Look didn't you read what I originally said. I love the guys work and I respect it highly, hence me watching his show since it started. If i think one out of hundreds of his mixes isnt great, then i have every right to point it out. Ask any one you know who is a decent engineer and see what they say. That approach he did doesn't suit the vibe of the track at all.
the music sounds great, but the vocals sound to raw,, i have no room to talk, I have yet to reach your level.. thank you for the info,, please keep posting your videos. i am watching..
This is a problem in modern computer recording geekery; people feel they have to separate all the sound sources so each one can be heard separately. this sounds like a good idea, except people have the tendency of pulling all the character out of each instrument. The bass drum here sounds like a cardboard box and the bass sounds bright, thin and ugly for example. I've found that if you let each instrument be itself and just bleed into the other instruments, the result is power. Sound full and beautiful. With all the choices available in modern gear people are getting lost in a world of numbers and forgetting what it is like to be a listener rather than an engineer.

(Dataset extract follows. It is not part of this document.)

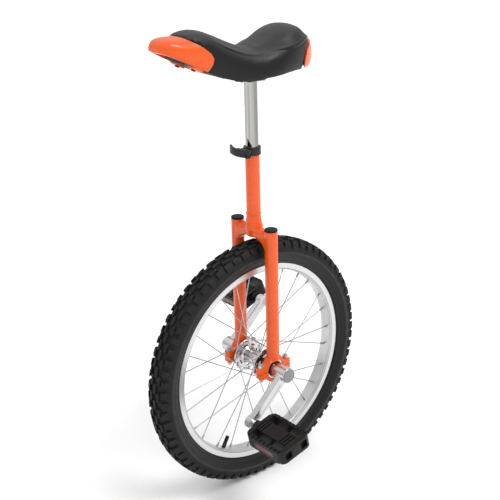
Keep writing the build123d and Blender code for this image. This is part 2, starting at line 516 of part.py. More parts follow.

Modern monitor speakers sound way different than regular speakers. Regular speakers boost everything. If you separate everything and when the boost happens, it will sound better than not EQing at all, especially if you don't mix the bass with the kick correctly. You will hear an interference in the low end and it will sound all boomy. But I do agree, the kick sounds lame. Add a convolution reverb.
peace man. I understand all the issues involving the modern equipment; however, the boom itself may actually lend power and meaning to the track in some explainable manner. The boom AND many other elements. I've seen too many recordings that rob the tracks of there natural power..... the power and magic the band felt whilst rehearsing the track in the sweaty rehearsal room before going home amazed at how amazing this stuff really can be. I/ we tend to over think this stuff with all the modern technology.Fortunately, people are becoming a little more aware of this factor In the rehearsal room these days.